The ‘FIVE’ exhibition is now installed in Worthing. I’ve ‘disappeared’ from my blog for a while because of preparations for the exhibition, so I’m pleased to say it’s all hung and open to visitors now. There’s one photo above of a finished section, and I’ll add more photos of the final installation when I’ve taken some in better light.

In the meantime, here are some photos of ‘work in progress’ while we were hanging the work. We did have a few ‘headless chicken’ moments, but we were OK once we’d worked out a ‘grand plan’ of what was going where before getting down to details. There’s so much to organise in advance, down to the minutest details like the size and length of screws needed, where to source plinths from, publicity and writing Artist Statements etc. Working out a ‘house style’ was well worth the time invested, to give some continuity for labels etc.

The ‘team’ all stayed at my house during the 3 days of installation as I’m the only one local to the exhibition. I have to admit, by the time we were kicked out of the gallery each day at closing time we were ready for a glass of wine or three. My husband is now convinced that textiles are just a ‘cover’ for an eating and drinking group. Mind you, having just taken out the recycling I can see why he thinks that!

We’re at The Studio Gallery at Worthing Museum and Art Gallery, Chapel Road, Worthing BN11 1HP. If you’re planning to come over, then a good time to come would be this Saturday, 14th May between 2 and 5pm. That’s the one time when all five of us will be there so we’d love to see you then. Otherwise, we’re open until May the 21st, from Tuesday-Saturday, 10.00am to 5.00pm. Do come to see us if you can. Here’s a sneak preview below of part of the room in a panoramic shot.



‘FIVE’ Exhibition

I’m pleased to tell you about our new exhibiting group, ‘FIVE’. We’re a group of textile artists (yes there are five of us – how did you guess?!) who have joined together as an exhibiting group. We met through the City and Guilds Diploma course in Stitched Textiles at Missenden Abbey, and became firm friends through our shared love of everything to do with textiles. How lucky you are if you stumble across people with shared interests, and what a joy it is to support and encourage each other along our textile journey.

We all felt ready for a new challenge, so we decided to plan a joint exhibition of textile art. We all love the rich variety of world textiles, which we studied in some depth during our course, and it left us buzzing with new ideas for designs. For this reason we decided to base our first exhibition on World Textiles. The starting point for each piece is something from the world textiles that we love. It may be a colour combination, a pattern, a shape or function, or it may just be a texture.

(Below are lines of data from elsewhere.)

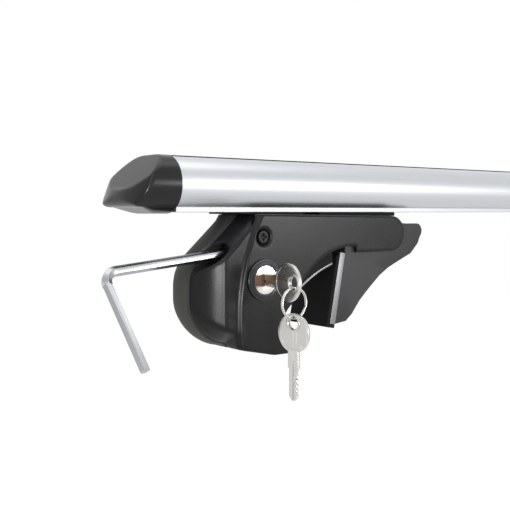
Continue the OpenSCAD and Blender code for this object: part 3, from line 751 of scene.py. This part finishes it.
class CrossbarStage(bpy.types.PropertyGroup):
    """Floor, lamps and camera"""

    floor_drop: length_property("Floor drop", "Gap between the lowest point and the floor", 0.06)
    key_power: power_property("Key lamp", "Power of the large upper lamp", 5.0)
    fill_power: power_property("Fill lamp", "Power of the lamp on the right", 5.0)
    front_power: power_property("Front lamp", "Power of the lamp beside the camera", 16.0)
    top_power: power_property("Top lamp", "Power of the lamp above", 4.0)
    world_light: bpy.props.FloatProperty(
        name="World light", description="Strength of the room's light on the object", default=0.55
    )
    lens: bpy.props.FloatProperty(
        name="Lens", description="Focal length of the camera", default=57.6, unit="CAMERA"
    )


# Finishes

LOOKS = {}


def looks():
    """The finish of each material slot, and the darker finishes of painted shade for the recessed
    screws and the saddle, made once.
    """
    if LOOKS:
        return LOOKS
    finishes = bpy.context.scene.crossbar_finishes
    tint = {name: tuple(getattr(finishes, name)) for name in CrossbarFinishes.__annotations__}
    all_ways = (300.0, 300.0, 300.0)
    bright = (0.85, 0.85, 0.86)
    key_bright = (0.86, 0.86, 0.84)
    cut_bright = (0.45, 0.45, 0.45)
    LOOKS["bar_aluminium"] = anodised_aluminium("anodised_aluminium", tint["bar"])
    LOOKS["black_rubber"] = soft_rubber("black_rubber", tint["rubber"])
    LOOKS["cap_plastic"] = moulded_plastic("cap_plastic", tint["cap"], 0.24, 2400.0, 0.28)
    LOOKS["shell_plastic"] = moulded_plastic("shell_plastic", tint["shell"], 0.27, 1900.0, 0.19)
    LOOKS["body_nylon"] = filled_nylon("body_nylon", tint["body"])
    LOOKS["jaw_paint"] = powder_coat("jaw_powder_coat", tint["jaw"])
    LOOKS["zinc_steel"] = plated_steel("zinc_plate", tint["zinc"], 0.4, all_ways, tint["zinc"])
    LOOKS["plate_steel"] = plated_steel(
        "cut_steel", tint["plate"], 0.42, (200.0, 30.0, 900.0), cut_bright
    )
    LOOKS["tool_steel"] = plated_steel(
        "hex_key_nickel", tint["tool"], 0.26, (60.0, 900.0, 900.0), bright
    )
    LOOKS["lock_body"] = black_chromate("bezel_chromate", tint["lock"])
    LOOKS["lock_nickel"] = lock_core("lock_core_nickel", tint["core"], tint["brass"])
    # The shells' screws: near-black steel, painted shade of their deep recesses
    LOOKS["recessed"] = plated_steel(
        "black_oxide", tint["recessed"], 0.3, all_ways, tint["recessed"]
    )
    # The saddle takes the shells' darker colour instead of the nylon's: painted shade for the
    # inside of the arch
    LOOKS["saddle"] = moulded_plastic("saddle_nylon", tint["shell"], 0.6, 900.0, 0.1)
    LOOKS["key_nickel"] = plated_steel(
        "key_nickel", tint["key"], 0.27, (500.0, 90.0, 320.0), key_bright
    )
    return LOOKS


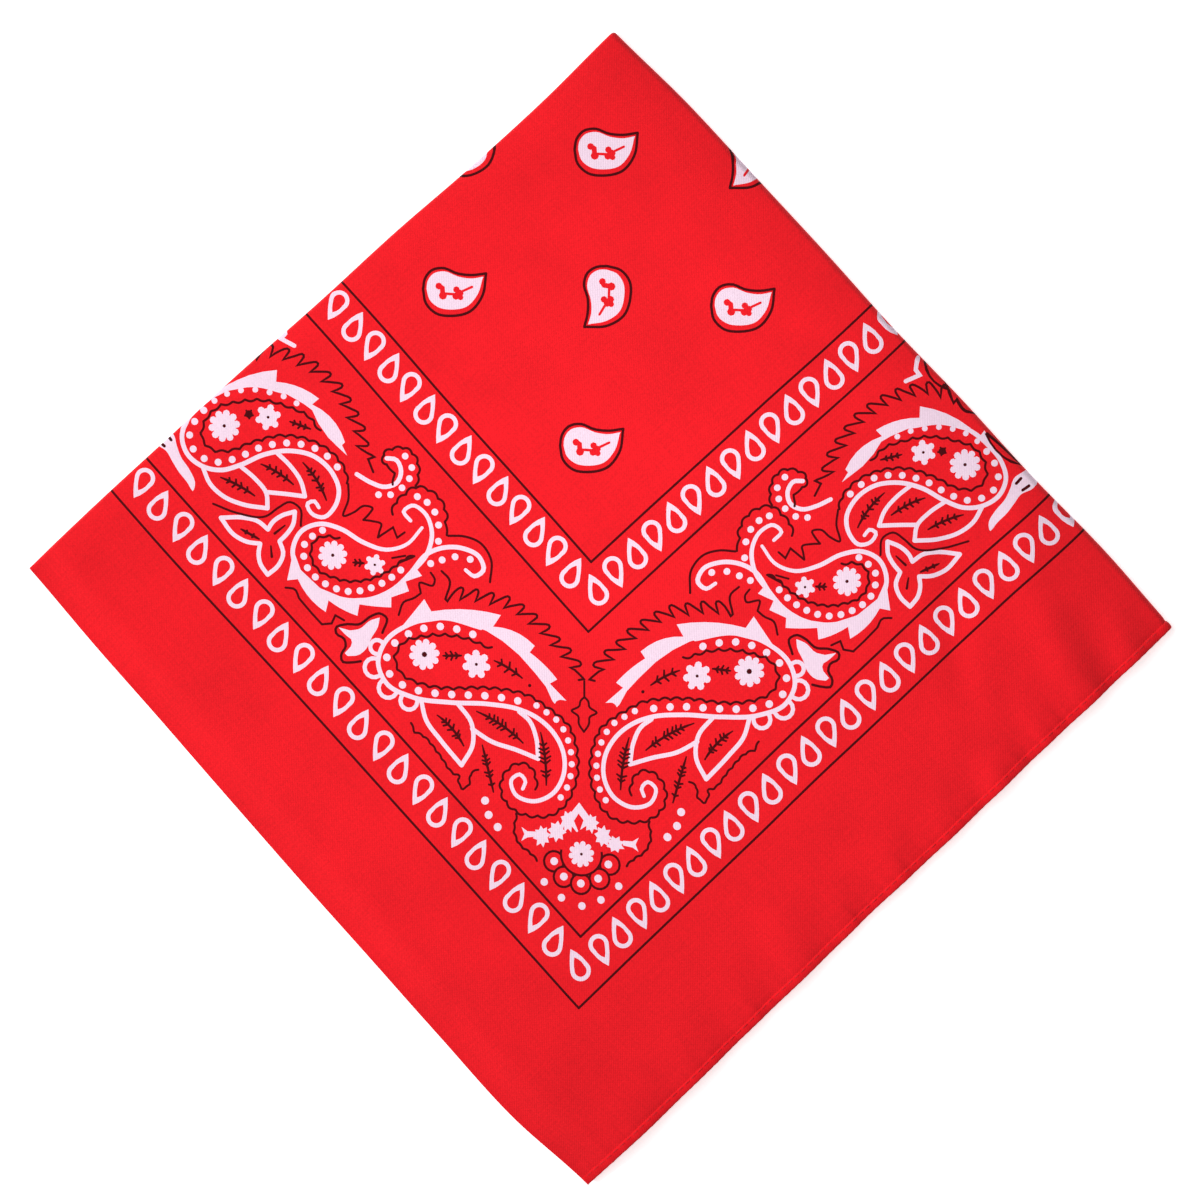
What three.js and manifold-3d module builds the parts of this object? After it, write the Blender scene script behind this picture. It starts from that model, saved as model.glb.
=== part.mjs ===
// A printed cotton bandana, folded in quarters and laid flat. Millimetres, +Z up.
// The middle of the whole square is the corner at +X +Y. The first fold lies along +Y and
// the second, round it, along +X. The selvedges lie along -X and the rolled hems along -Y.
import * as THREE from "three";
import Module from "manifold-3d";

// The cloth
const CUT_SIDE = 550;
const FOLDED_SIDE = CUT_SIDE / 2;
const HALF_SIDE = FOLDED_SIDE / 2;
const WALL = 1;
const GAP = 0.3;

// The folds, as radii to the middle of the wall
const FIRST_RADIUS = (WALL + GAP) / 2;
const SECOND_RADIUS = WALL + GAP;
const INNER_REACH = SECOND_RADIUS - FIRST_RADIUS + WALL / 2;
const OUTER_REACH = SECOND_RADIUS + FIRST_RADIUS + WALL / 2;
const MIDDLE_Z = OUTER_REACH;
const SECOND_AXIS_X = HALF_SIDE - OUTER_REACH;
const FIRST_AXIS_Y = HALF_SIDE - FIRST_RADIUS - WALL / 2;

// The hems and the open edges
const HEM_WIDTH = 3;
const HEM_ROUND = 0.3;
const HEM_RAISE = 0.4;
const INNER_TUCK = 1.6;
const BOTTOM_TUCK = 1;
const GROOVE_DEPTH = 7;

// The top layer's soft rise from its sides, and how wide the rise is at each
const RISE = 1.7;
const RISE_WIDTH = { firstFold: 11, secondFold: 16, selvedge: 34, hem: 44 };

// The plan: how far each corner lies from a true square's
const CORNERS = {
  middle: { x: -1.8, y: -0.4 },
  firstFoldEnd: { x: 4.1, y: 3.1 },
  tip: { x: -1.4, y: -4 },
  secondFoldEnd: { x: -2.7, y: -2.1 },
};

// The plan: how far each side swells outwards, at even steps from the corner that comes
// first going anticlockwise
const SWELL = [
  { firstFold: 0, selvedge: 0, hem: 0, secondFold: 0 },
  { firstFold: -1.3, selvedge: 1.1, hem: 0.3, secondFold: 1.1 },
  { firstFold: -1.2, selvedge: 1.6, hem: -0.1, secondFold: 0.4 },
  { firstFold: -0.2, selvedge: 2.3, hem: -0.3, secondFold: 0.8 },
  { firstFold: -0.2, selvedge: 2.9, hem: -0.5, secondFold: 0.4 },
  { firstFold: 0.4, selvedge: 3.2, hem: -0.1, secondFold: 1.1 },
  { firstFold: 0.5, selvedge: 3.5, hem: -0.3, secondFold: 1.3 },
  { firstFold: 0.5, selvedge: 3.5, hem: -0.1, secondFold: 1.5 },
  { firstFold: 0, selvedge: 0, hem: 0, secondFold: 0 },
];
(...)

We’re all working on very different things. I’m working on a series of Indian-inspired panels, using the bright colours and the ‘sparkle’ of Indian textiles. Barbara is working on cushions, some of which are inspired by the subtleties of English embroidery. Elaine is making a series of embroidered mirrors that each reflect the colours and motifs of different continents, all so very different from each other. Suzanne is working on a hand-felted and embroidered jacket in the vibrant and exciting colours and patterns of Guatemala. Cheryl’s ‘family  of stitched dolls’ represent family groups from different countries and cultures who are uprooted from one country to another, and the journey they go on as they move from a familiar culture to a new one. They are currently travelling the country, and the people ‘hosting’ them are writing different entries in their travel journal. It will be interesting to see what has appeared in the journal by the time they reach Worthing in May.

It’s an exciting and challenging experience putting on our first exhibition outside the more ‘sheltered’ confines of end-of-course shows. It’s all very exciting – I’ll keep you posted.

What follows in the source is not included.